I’m at the conference until Friday, so I will be writing it up as we go.   When I say we, I mean I and my lone reader, wherever you are.

New job, new blog.

September 2, 2010 § Leave a comment

New blog, first post.  Much more useful than my previous static page at the LSE, but WordPress wasn’t around as such when I started that page, and I have had website inertia.

Yesterday I started my new job at the University of Leicester Department of Media and Communications.  Whilst I would like to share with the world all the small things that fill the days of a new lecturer (like finding my office, meeting my office-mate, discovering the complete lack of kitchen facilities, etc.) I didn’t want to make this an anonymous blog.  Thus, I will confine myself primarily to my research and the controversies, if such they are, pertaining to my field.

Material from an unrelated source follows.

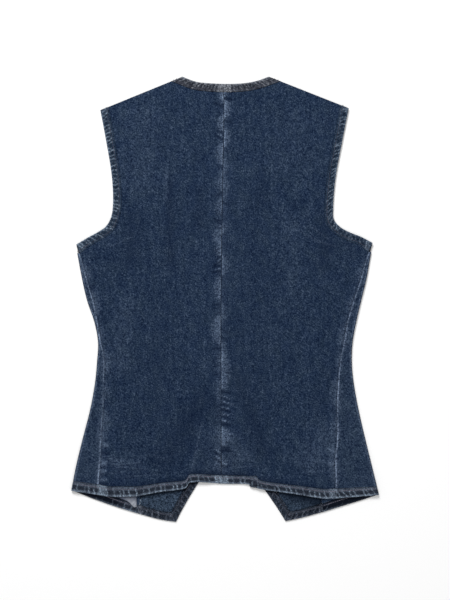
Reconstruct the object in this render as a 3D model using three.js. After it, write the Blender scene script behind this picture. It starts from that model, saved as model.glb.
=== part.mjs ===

And to teaching.  Next semester I will be teaching research methods (statistics), celebrity and fandom studies, and mass media audiences.  None of these is squarely in my area of speciality, so blog readers will be delighted to get updates as I read through and come to terms with this literature, and try to connect it (however tenuously) with things I know more about, like digital political economy.

Although: first controversy — is it worth my precious precious time, publication-wise, to publish a blog?  The answer (I suppose) is that it depends how good the blog is.  I would anticipate that a Very Good blog would have some type of lovely resonant effect upon the research, whereas a Very Poor blog would remain unvisited and unuseful, except for the one post where I manage to say something to drastically curtail my career.  Let’s aim for the former, shall we?